__Supplied material__.

[START]

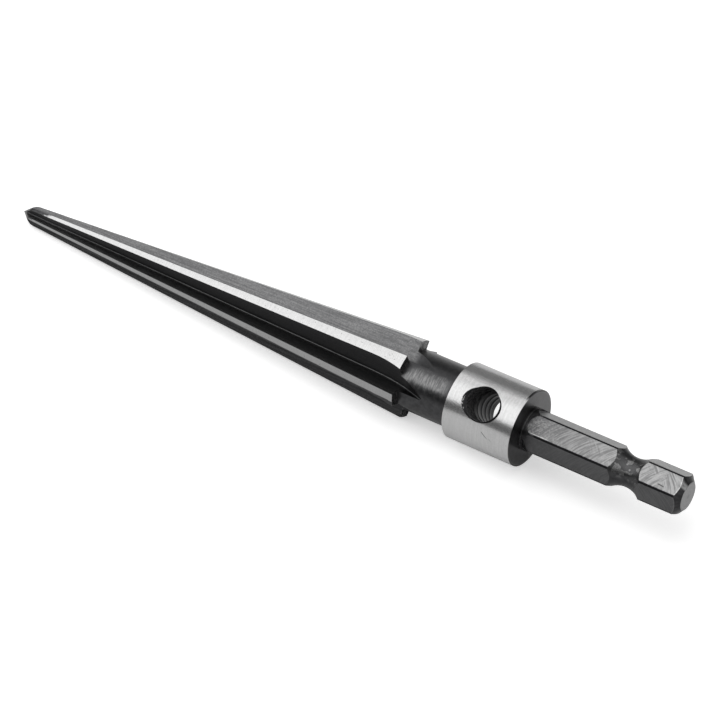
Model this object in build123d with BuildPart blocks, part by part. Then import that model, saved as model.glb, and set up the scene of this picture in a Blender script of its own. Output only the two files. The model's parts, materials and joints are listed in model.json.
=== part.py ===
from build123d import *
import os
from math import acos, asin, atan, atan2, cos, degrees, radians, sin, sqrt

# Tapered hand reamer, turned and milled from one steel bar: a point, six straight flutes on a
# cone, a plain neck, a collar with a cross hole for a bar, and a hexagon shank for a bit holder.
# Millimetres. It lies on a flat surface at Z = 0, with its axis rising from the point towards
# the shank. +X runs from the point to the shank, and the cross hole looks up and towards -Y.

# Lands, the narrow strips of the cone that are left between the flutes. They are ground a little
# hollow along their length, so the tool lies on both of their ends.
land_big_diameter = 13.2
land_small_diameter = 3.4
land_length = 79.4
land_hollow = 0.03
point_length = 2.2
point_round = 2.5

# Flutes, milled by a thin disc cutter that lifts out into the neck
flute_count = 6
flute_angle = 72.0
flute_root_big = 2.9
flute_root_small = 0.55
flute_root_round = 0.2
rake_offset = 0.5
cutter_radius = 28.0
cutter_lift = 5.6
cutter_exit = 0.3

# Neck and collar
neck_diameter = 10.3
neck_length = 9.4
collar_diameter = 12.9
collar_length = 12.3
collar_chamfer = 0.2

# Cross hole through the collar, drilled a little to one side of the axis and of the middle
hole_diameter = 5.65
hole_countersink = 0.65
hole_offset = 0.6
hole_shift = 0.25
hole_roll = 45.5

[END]
[START]

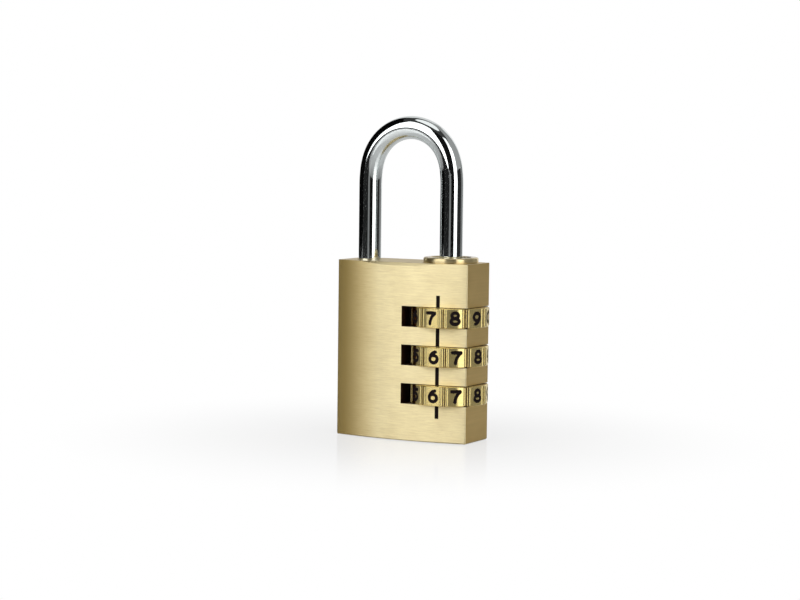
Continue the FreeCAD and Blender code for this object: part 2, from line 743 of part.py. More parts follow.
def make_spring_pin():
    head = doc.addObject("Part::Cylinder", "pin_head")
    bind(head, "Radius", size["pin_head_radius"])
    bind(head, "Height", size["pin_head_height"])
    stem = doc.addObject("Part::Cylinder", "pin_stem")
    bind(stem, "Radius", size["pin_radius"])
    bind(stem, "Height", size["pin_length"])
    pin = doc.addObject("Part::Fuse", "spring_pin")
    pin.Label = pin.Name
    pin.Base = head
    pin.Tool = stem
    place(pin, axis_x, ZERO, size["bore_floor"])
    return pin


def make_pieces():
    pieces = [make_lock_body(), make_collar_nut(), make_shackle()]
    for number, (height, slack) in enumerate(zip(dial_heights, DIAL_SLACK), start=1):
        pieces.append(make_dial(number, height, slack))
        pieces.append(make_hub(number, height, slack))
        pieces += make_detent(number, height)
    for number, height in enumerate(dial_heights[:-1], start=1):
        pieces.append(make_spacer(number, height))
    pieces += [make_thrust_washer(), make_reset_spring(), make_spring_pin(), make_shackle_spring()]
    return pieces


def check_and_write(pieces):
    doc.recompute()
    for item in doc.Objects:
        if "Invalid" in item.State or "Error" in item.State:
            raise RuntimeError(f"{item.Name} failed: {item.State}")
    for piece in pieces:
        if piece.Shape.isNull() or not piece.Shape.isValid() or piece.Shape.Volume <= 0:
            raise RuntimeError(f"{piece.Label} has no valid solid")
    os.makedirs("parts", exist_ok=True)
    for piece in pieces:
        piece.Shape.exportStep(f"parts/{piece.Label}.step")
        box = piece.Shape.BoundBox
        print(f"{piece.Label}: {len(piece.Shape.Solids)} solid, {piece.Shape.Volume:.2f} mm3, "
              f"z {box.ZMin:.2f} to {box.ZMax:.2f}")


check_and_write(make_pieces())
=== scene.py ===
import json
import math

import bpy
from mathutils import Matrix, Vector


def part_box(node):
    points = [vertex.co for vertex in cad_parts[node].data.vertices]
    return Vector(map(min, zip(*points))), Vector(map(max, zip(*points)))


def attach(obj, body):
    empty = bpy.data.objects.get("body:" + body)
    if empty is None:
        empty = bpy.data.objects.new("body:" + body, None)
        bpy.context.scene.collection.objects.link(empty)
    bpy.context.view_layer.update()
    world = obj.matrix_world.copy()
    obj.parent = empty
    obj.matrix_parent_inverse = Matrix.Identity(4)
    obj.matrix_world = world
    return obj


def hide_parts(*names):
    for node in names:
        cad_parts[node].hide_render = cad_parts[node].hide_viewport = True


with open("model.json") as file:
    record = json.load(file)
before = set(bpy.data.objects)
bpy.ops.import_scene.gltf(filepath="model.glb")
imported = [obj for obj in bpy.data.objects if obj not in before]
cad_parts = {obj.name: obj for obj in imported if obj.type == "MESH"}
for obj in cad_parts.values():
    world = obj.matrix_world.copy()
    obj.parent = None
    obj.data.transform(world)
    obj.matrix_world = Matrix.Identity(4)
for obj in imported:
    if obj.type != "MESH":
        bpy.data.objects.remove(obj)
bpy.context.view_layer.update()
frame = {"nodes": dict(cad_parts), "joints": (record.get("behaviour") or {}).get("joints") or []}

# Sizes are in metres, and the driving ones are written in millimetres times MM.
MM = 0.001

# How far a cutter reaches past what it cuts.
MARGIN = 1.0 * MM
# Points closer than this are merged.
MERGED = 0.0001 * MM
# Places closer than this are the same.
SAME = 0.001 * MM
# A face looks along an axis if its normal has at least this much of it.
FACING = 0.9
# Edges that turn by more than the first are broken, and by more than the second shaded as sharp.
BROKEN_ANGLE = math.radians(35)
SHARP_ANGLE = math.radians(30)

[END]
[START]

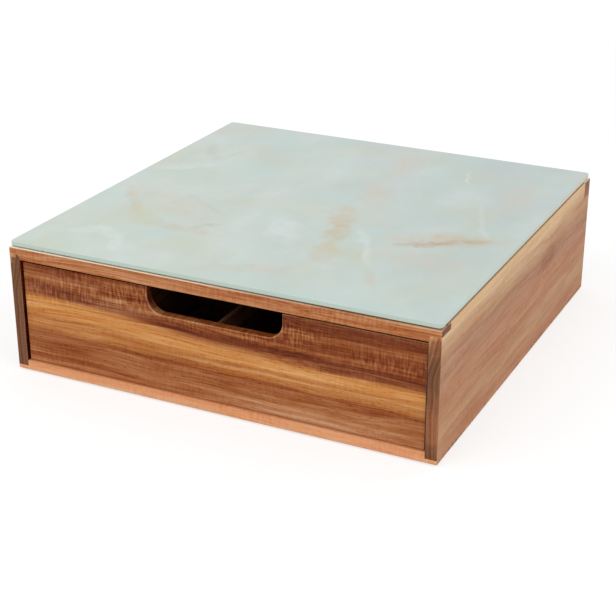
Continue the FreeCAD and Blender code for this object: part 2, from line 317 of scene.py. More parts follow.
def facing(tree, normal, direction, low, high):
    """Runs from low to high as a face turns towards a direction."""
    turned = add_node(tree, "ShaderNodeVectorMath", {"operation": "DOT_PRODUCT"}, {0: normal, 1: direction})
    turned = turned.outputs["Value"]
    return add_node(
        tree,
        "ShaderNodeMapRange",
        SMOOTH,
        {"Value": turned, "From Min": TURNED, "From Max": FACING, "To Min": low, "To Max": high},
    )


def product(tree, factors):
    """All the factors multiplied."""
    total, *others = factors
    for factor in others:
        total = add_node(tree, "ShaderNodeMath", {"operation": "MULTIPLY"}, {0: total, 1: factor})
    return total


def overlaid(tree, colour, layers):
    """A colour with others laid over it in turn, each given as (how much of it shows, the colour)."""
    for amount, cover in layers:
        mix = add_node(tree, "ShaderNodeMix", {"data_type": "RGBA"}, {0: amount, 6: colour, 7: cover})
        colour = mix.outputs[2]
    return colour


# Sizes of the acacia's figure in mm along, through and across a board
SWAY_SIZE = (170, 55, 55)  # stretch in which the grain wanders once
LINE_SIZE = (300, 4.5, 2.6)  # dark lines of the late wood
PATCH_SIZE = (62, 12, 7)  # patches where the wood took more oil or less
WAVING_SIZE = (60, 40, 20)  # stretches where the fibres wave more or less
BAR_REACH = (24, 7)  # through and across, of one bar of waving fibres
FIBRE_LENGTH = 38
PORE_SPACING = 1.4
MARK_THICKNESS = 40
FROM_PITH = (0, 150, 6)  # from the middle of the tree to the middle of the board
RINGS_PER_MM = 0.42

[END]

__Written exercise__. Repeat the span of lines that opens with the line holding "Model this object" and closes with the line holding "point_round = 2.5", exactly as it stands.

__Answer to the exercise__.
Model this object in build123d with BuildPart blocks, part by part. Then import that model, saved as model.glb, and set up the scene of this picture in a Blender script of its own. Output only the two files. The model's parts, materials and joints are listed in model.json.
=== part.py ===
from build123d import *
import os
from math import acos, asin, atan, atan2, cos, degrees, radians, sin, sqrt

# Tapered hand reamer, turned and milled from one steel bar: a point, six straight flutes on a
# cone, a plain neck, a collar with a cross hole for a bar, and a hexagon shank for a bit holder.
# Millimetres. It lies on a flat surface at Z = 0, with its axis rising from the point towards
# the shank. +X runs from the point to the shank, and the cross hole looks up and towards -Y.

# Lands, the narrow strips of the cone that are left between the flutes. They are ground a little
# hollow along their length, so the tool lies on both of their ends.
land_big_diameter = 13.2
land_small_diameter = 3.4
land_length = 79.4
land_hollow = 0.03
point_length = 2.2
point_round = 2.5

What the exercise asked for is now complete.